E se l'elezione è nulla Bergoglio potrebbe «tornare nella pampa». Socci ne parla come di «una tentazione forse cresciuta di fronte agli enormi problemi di governo della Chiesa per i quali l'ex arcivescovo di Buenos Aires si scopre inadeguato, inadatto». Suffragata da una serie di lacune elencate dopo una breve premessa, la sentenza è senz'appello. «Ho sostenuto papa Francesco come potevo, per mesi, sulla stampa», scrive l'autore nel primo capitolo. Ma a un certo punto non ce l'ha più fatta. Troppe cose non lo convincono. A cominciare dal mancato «soccorso dei cristiani massacrati nel Califfato islamico del nord Iraq». Per proseguire con l'espressione «chi sono io per giudicare una persona» usata da Francesco per rispondere a chi lo interrogava in materia di rapporti e comportamenti omosessuali. Poi la consuetudine con Eugenio Scalfari, forse dimentico che anche Gesù si auto-invitava a casa di Zaccheo. Infine, la dichiarazione di Bergoglio di non voler «fare proselitismo», consapevole che il cristianesimo si comunica «per attrazione». Per tutto questo, Bergoglio non è Francesco. Non è Papa. Mentre lo è Benedetto XVI, che dopo le dimissioni non è tornato al precedente stato di cardinale. Il thriller apocalittico è servito.

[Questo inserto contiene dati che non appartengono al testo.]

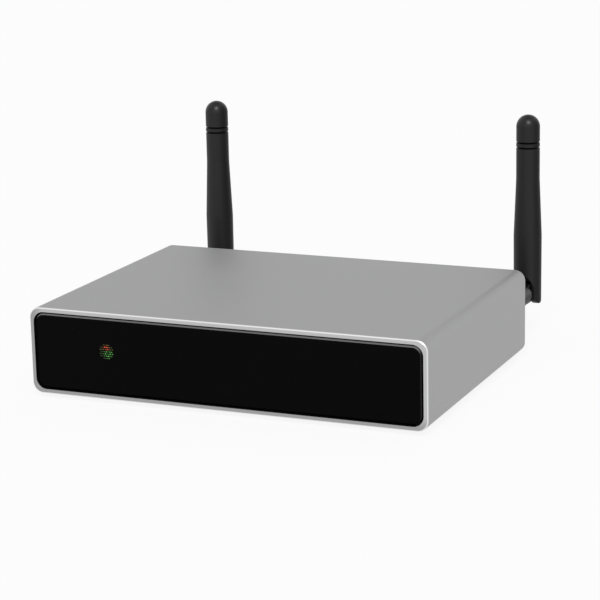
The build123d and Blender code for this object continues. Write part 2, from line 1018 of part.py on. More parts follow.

La realtà invece è nelle parole dello stesso Ratzinger che in una lettera autografa al teologo svizzero Hans Kung ha confidato: «Io sono grato di poter essere legato da una grande identità di vedute e da un'amicizia di cuore a Papa Francesco. Io oggi vedo come mio unico e ultimo compito sostenere il suo Pontificato nella preghiera».